Set task — Quote exactly, and only, the lines from the one with "for piece in" down to the one with "for node in", both included.
===== Data lines
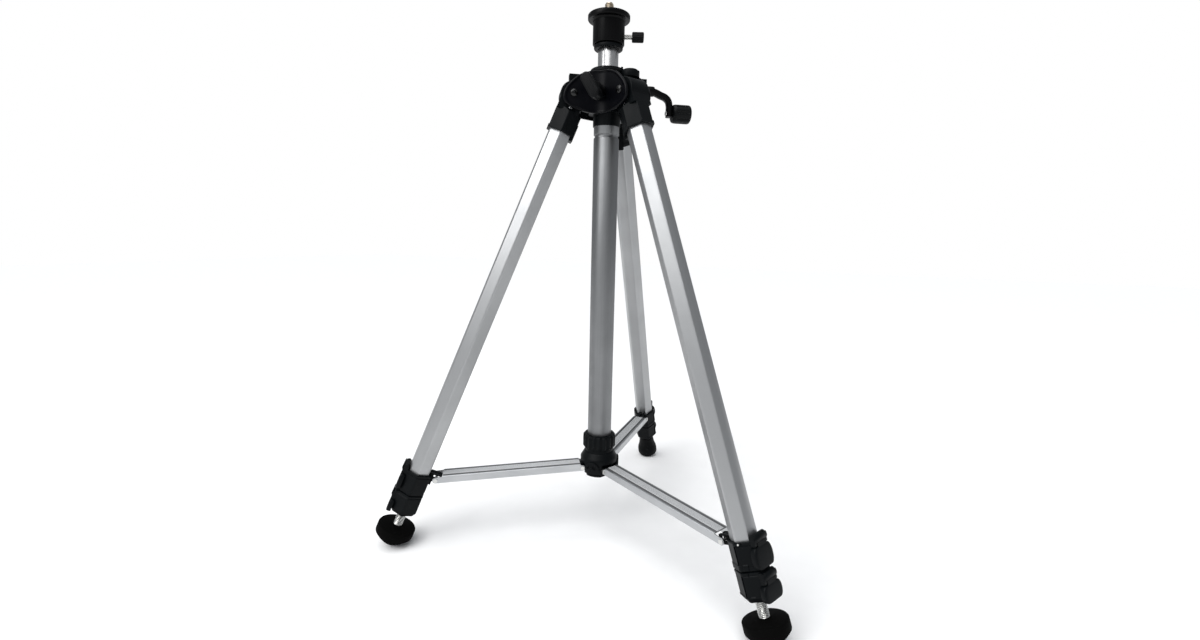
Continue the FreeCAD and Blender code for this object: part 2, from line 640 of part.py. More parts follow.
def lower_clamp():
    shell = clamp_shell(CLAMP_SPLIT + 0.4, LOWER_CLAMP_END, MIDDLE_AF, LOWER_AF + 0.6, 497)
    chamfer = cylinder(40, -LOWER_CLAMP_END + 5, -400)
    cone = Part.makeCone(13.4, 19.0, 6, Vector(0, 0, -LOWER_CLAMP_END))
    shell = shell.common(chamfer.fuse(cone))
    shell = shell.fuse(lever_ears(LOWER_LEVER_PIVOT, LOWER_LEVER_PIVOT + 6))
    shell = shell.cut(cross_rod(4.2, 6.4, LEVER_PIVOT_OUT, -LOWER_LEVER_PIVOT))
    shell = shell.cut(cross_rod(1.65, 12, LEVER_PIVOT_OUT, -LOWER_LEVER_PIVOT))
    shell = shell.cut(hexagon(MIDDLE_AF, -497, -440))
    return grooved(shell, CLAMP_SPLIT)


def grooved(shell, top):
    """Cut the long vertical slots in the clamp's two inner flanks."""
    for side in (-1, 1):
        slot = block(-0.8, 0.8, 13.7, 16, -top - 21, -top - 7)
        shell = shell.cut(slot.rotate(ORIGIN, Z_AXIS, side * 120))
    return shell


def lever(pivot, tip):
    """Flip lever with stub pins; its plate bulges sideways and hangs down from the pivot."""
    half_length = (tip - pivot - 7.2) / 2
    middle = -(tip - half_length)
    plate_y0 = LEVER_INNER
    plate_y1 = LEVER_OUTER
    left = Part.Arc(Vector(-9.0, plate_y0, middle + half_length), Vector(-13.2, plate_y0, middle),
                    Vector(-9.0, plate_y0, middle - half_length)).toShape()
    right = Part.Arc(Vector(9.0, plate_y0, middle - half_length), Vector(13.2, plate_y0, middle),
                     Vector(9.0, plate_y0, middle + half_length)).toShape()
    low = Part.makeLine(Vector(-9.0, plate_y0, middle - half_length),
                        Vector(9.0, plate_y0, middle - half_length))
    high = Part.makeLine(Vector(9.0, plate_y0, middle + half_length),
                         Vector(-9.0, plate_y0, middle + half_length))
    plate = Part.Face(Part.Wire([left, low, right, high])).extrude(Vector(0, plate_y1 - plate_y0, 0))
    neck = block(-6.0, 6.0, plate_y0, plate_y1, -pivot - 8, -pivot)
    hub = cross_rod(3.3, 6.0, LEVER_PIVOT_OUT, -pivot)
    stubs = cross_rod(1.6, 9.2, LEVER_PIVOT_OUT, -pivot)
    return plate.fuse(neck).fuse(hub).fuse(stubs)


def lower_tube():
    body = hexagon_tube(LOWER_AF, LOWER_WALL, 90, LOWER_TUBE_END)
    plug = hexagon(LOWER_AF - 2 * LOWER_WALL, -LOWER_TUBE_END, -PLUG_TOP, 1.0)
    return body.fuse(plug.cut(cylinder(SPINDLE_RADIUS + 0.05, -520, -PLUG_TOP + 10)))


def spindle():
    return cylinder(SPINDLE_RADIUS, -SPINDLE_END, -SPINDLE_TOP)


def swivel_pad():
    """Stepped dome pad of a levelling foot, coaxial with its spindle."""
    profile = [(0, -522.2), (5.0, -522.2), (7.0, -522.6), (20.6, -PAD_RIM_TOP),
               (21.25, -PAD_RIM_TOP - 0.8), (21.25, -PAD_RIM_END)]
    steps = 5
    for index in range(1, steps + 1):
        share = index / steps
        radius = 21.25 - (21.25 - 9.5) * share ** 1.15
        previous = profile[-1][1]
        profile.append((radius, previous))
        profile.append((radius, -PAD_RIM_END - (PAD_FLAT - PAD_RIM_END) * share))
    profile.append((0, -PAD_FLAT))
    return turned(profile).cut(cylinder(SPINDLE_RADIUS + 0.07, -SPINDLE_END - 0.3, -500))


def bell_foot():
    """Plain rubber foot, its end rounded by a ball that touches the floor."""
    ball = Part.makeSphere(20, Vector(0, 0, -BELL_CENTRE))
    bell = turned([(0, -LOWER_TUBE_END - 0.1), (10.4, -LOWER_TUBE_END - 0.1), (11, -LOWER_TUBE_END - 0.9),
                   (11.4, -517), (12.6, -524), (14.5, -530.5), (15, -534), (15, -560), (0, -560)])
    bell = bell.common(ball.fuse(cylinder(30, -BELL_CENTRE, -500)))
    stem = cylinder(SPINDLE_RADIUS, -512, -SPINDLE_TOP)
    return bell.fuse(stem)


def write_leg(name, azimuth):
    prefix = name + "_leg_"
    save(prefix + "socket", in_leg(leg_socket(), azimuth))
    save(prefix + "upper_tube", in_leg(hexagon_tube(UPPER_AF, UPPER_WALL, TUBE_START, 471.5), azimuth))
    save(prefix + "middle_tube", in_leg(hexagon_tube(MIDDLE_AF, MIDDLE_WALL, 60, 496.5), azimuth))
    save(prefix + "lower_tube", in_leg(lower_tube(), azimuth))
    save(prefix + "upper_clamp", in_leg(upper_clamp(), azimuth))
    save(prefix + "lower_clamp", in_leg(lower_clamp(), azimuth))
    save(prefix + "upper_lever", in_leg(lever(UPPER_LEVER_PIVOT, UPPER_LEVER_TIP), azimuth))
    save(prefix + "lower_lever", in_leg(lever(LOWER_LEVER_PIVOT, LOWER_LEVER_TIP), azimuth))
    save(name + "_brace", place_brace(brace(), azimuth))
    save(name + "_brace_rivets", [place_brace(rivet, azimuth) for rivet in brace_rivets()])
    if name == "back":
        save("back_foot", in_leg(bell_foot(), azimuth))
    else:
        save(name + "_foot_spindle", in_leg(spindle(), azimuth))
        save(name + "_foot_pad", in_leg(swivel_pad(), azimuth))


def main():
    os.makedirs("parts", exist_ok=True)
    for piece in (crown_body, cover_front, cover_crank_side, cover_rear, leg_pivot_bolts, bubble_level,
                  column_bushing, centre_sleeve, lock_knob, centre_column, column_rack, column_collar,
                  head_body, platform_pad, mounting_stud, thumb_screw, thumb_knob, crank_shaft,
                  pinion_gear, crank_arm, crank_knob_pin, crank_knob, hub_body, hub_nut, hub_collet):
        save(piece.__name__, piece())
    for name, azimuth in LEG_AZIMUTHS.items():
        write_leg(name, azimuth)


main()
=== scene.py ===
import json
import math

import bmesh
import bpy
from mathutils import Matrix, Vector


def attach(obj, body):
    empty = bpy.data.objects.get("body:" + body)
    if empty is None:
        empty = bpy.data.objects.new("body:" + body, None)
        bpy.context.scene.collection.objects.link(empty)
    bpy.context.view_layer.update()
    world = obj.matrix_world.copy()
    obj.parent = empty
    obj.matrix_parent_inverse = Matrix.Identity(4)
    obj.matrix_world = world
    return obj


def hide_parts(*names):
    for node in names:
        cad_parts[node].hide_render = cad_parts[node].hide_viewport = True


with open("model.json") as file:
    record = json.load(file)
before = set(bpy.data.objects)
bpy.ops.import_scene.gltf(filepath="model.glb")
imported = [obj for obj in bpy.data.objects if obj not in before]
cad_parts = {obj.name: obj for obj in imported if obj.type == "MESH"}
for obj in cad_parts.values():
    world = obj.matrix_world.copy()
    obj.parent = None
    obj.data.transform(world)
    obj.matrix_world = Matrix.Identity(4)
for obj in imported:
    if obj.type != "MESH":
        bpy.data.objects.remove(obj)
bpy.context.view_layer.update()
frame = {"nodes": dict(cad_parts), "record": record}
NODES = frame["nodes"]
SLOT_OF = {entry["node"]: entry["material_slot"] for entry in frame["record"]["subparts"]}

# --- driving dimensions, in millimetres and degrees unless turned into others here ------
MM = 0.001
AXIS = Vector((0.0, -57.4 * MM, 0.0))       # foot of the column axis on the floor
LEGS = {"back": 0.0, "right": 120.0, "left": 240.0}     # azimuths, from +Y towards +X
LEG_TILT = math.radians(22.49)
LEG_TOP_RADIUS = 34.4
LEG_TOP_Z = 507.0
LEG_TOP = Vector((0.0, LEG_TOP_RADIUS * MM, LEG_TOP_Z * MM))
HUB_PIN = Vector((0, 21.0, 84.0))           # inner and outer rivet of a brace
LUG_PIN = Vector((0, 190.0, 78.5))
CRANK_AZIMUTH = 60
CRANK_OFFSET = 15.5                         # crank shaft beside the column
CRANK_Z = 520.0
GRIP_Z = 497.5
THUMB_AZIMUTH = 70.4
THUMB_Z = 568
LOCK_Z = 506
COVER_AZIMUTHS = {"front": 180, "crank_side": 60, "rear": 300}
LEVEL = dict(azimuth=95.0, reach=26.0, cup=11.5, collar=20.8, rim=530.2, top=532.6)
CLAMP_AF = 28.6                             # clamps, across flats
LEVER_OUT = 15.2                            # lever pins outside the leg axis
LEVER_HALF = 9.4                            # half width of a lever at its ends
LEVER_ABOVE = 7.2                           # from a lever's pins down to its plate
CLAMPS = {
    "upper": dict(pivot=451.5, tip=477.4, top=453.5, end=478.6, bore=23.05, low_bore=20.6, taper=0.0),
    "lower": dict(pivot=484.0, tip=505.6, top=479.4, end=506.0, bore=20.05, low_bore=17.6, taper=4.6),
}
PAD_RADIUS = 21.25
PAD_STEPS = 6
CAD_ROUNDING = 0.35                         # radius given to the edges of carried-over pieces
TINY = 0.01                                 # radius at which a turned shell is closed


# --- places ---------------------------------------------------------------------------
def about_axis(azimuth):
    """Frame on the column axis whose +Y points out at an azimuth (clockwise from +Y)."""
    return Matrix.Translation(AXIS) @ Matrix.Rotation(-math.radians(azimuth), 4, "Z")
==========
Response to the exercise —
    for piece in (crown_body, cover_front, cover_crank_side, cover_rear, leg_pivot_bolts, bubble_level,
                  column_bushing, centre_sleeve, lock_knob, centre_column, column_rack, column_collar,
                  head_body, platform_pad, mounting_stud, thumb_screw, thumb_knob, crank_shaft,
                  pinion_gear, crank_arm, crank_knob_pin, crank_knob, hub_body, hub_nut, hub_collet):
        save(piece.__name__, piece())
    for name, azimuth in LEG_AZIMUTHS.items():
        write_leg(name, azimuth)


main()
=== scene.py ===
import json
import math

import bmesh
import bpy
from mathutils import Matrix, Vector


def attach(obj, body):
    empty = bpy.data.objects.get("body:" + body)
    if empty is None:
        empty = bpy.data.objects.new("body:" + body, None)
        bpy.context.scene.collection.objects.link(empty)
    bpy.context.view_layer.update()
    world = obj.matrix_world.copy()
    obj.parent = empty
    obj.matrix_parent_inverse = Matrix.Identity(4)
    obj.matrix_world = world
    return obj


def hide_parts(*names):
    for node in names:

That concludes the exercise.